Martin, like other lobbyists the AJC talked to, said Cagle hasn’t always sided with them. Martin, for instance, was hired by Delta, which was hoping the General Assembly would back a $50 million-a-year tax break on jet fuel this session.

Cagle helped scuttle the tax-break bill after Delta broke ties with the National Rifle Association.

Delta has contributed about $22,000 to Cagle campaigns since 2006, including $4,000 to his gubernatorial bid.

Cagle said what happened with the tax-break bill showed he’s not afraid to go against donors. “I’ve had to do that with other donors as well,” he said.

Martin wasn’t surprised.

“As pure as we all try to be, politics is still the art of compromise,” he said.

Morgan also represents a long list of clients, including cigarette maker Altria, AT&T, the Georgia Hotel and Lodging Association, the Grady Health System, Motorola, Procter & Gamble, Southern Company Gas, Florida managed care giant Wellcare and private prison company The Geo Group.

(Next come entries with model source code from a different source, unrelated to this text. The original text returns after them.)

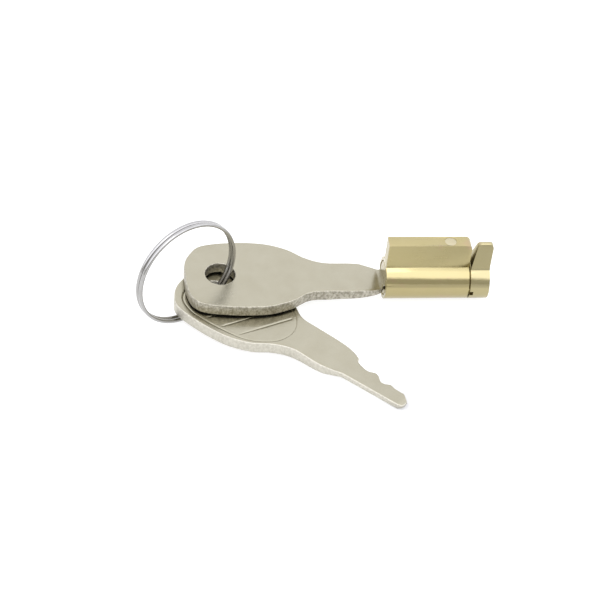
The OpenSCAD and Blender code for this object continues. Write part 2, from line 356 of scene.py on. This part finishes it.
def nickel(name, edge_dark_with_painted_light, edge_pale_with_painted_light):
    """Tumbled nickel plate: mottled, finely scratched, with rough sheared edges whose colours, given per key, also
    carry painted light: painted shade on the key in the lock and a painted reflection on the spare.
    """
    n = Nodes(name)
    mottle = n.noise(330, 6, 0.62)
    cloud = n.noise(90, 3, 0.5)
    colour = n.mix(n.spread(cloud, 0, 1), NICKEL_DARK, NICKEL_PALE)
    colour = n.mix(n.mask(mottle, 0.35, 0.75, 0.6), colour, NICKEL_WORN)
    pits = n.mask(n.noise(1500, 2, 0.5), 0.66, 0.74)
    edge_band = n.attribute("side")
    grain = n.noise(1.0, 5, 0.65, n.stretched((2700, 2700, 1900)))
    patches = n.mask(grain, 0.40, 0.62)
    # The side walls and edge roundings take this key's edge colours, sheared metal plus painted light: painted
    # shade on the key in the lock, a painted reflection of the floor on the spare.
    colour = n.mix(edge_band, colour, n.mix(patches, edge_dark_with_painted_light, edge_pale_with_painted_light))
    scratches = n.noise(1.0, 2, 0.5, n.stretched((260, 3800, 600)))
    scratches_across = n.noise(1.0, 2, 0.5, n.stretched((3000, 330, 600)))
    rough = n.math("ADD", n.spread(mottle, 0.15, 0.33), n.math("MULTIPLY", edge_band, 0.2))
    normal = n.bump(scratches, 0.000006)
    normal = n.bump(scratches_across, 0.000005, normal)
    normal = n.bump(pits, -0.000010, normal)
    normal = n.bump(n.math("MULTIPLY", grain, edge_band), 0.00012, normal)
    normal = n.bump(n.noise(140, 3, 0.5), 0.00002, normal)
    return n.finish(colour, rough, normal)


def steel(name, dark, light, rough, scale=700):
    """Bright wire or turned steel, with a soft mottle."""
    n = Nodes(name)
    mottle = n.noise(scale, 4, 0.55)
    colour = n.mix(mottle, dark, light)
    normal = n.bump(n.noise(scale * 3, 3, 0.5), 0.000008)
    return n.finish(colour, n.spread(mottle, rough - 0.07, rough + 0.1), normal)


FLOOR_GLOW = 0.78
# The glow falls by this much in front of the barrel, in a zone given by where it
# starts and where it is full, in metres in the floor's own frame.
GLOW_FALL = 0.46
FALL_Y = (-0.0145, -0.022)
FALL_X = (-0.0225, -0.0175)


def floor_paint():
    """A pale sheet that glows softly, so that shadows nearly vanish."""
    n = Nodes("floor_paint")
    grain = n.noise(60, 4, 0.5)
    colour = n.mix(grain, (0.32, 0.32, 0.318), (0.34, 0.34, 0.338))
    zone = n.math("MULTIPLY", n.between(n.coordinate("Y"), *FALL_Y),
                  n.between(n.coordinate("X"), *FALL_X))
    glow = n.math("SUBTRACT", FLOOR_GLOW, n.math("MULTIPLY", zone, GLOW_FALL))
    n.shader.inputs["Emission Color"].default_value = (1, 1, 0.995, 1)
    n.link(glow, n.shader.inputs["Emission Strength"])
    return n.finish(colour, 0.85, None, 0.0)


# ---- Shared geometry ----

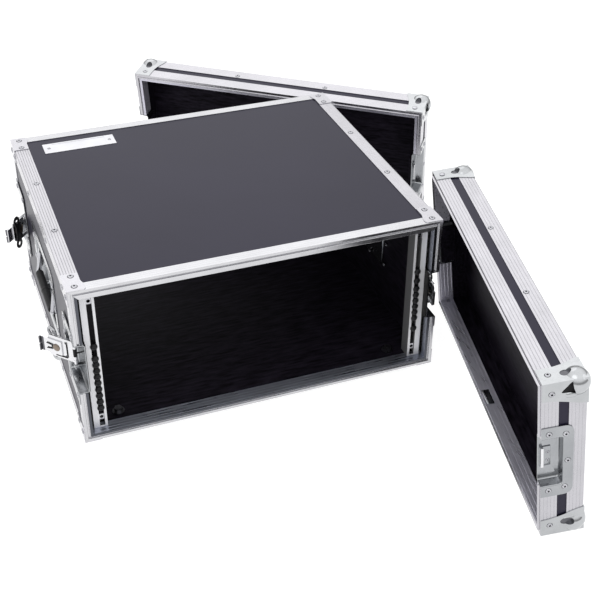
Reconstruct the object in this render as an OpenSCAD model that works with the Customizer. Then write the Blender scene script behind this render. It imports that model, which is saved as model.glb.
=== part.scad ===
// Equipment rack case with two lift-off lids, five rack units.
// X is to the right seen from the open front, Y runs to the back, Z is up.
// The origin is the middle of the pattern of four empty rail nuts, on their front faces.

/* [Case] */
// Inside height between the boards
inner_h = 224.6; // [180:0.1:300]
// Inside width between the boards
inner_w = 498.6; // [490:0.1:510]
// Board thickness
ply = 9; // [6:0.5:12]
// Front edge of the case
y_front = -14; // [-20:1:-8]
// Rear edge of the case
y_rear = 437; // [380:1:600]
// Aluminium wall thickness
ext = 1.2; // [1:0.1:2]
// Width of the edge angles
angle_w = 21.5; // [18:0.5:30]
// Steel thickness of the corner braces
brace = 1; // [0.8:0.1:1.5]
// Height of the rubber feet
foot_h = 16.7; // [10:0.1:25]

/* [Lids] */
// Depth of a lid over its extrusions
lid_d = 55.4; // [45:0.1:80]
// Ball corner radius
ball_r = 17; // [14:0.5:20]
// Rim gap when a lid is on
lid_gap = 0.3; // [0.2:0.1:1]
// Turn of the front lid as it stands beside the case
front_turn = 77.6; // [60:0.1:100]
// Turn of the rear lid as it stands beside the case
rear_turn = -37.99; // [-60:0.01:-20]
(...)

Morgan, a longtime Republican activist, paid to cater a fundraiser for Cagle last year, and his clients have donated about $70,000 to his campaign.

They’ve also been big donors to the Georgia Conservatives Fund. AT&T, for instance, donated $10,000 to it in January, a few days before the 2018 legislative session began.

Belinfante, the lawyer for the Georgia Conservatives Fund, filed paperwork in February — during the session — naming Morgan as the chief executive officer of the entity and nursing home lobbyist Russel Carlson as the chief financial officer and secretary. Cagle’s campaign fundraiser had been the CFO of the fund for years, but Belinfante changed that in October.

Morgan said the move was largely made to “create a firewall” between the fund and Cagle’s campaign. The fund and his campaign are not legally allowed to coordinate.

Morgan says Cagle is the best candidate in the race and the one most likely to continue the Republican Party’s political dominance at the Capitol, which has lasted 16 years.

“Casey is one of those guys who you sit with who, if he tells you something is going to happen, that’s what he tries to make happen,” Morgan said.

A question of lobby influence

State Rep. Scot Turner, R-Holly Springs, who has been targeted in the past by the state's big-business lobby, said it's important for voters to know where candidates such as Cagle are getting their money.

“For anyone who says lobbyist dollars don’t mean action, they aren’t paying attention,” said Turner, who has not endorsed either Kemp or Cagle in the runoff but supported a third, unsuccessful candidate, Clay Tippins, in the GOP gubernatorial primary.

“There is no doubt that lobbyists who have good relationships get more done at the Capitol,” he added. “So long as the playing field is level, the important thing is that voters know where the money is coming from so they can make an informed decision.”

Henderson of Common Cause Georgia said Cagle’s relationship with lobbyists, and their overwhelming support of his campaign, “should be hugely concerning to voters as they go to the ballot box next month.”

“As a voter and a layperson, you have to wonder, who is he actually working for?” she said. “The moneyed interests, the lobbyists and their clients, or the voters of Georgia?”

How we got the story 

The Atlanta Journal-Constitution reviewed about 4,000 donations to Republican Lt. Gov. Cagle’s campaign for governor through this spring and used lists of lobbyists and their clients to determine money flowing from lobbyists, their clients, and associations for various businesses and occupations that lobby the General Assembly. The AJC also reviewed hundreds of contributions to “independent” funds created by Cagle supporters. The AJC compared those figures with lobby contributions to other Republican and Democratic candidates for governor. The lieutenant governor, like state lawmakers, cannot raise money during General Assembly sessions. So the campaign donations included in the latest reports in early April generally involve contributions made before the 2018 session.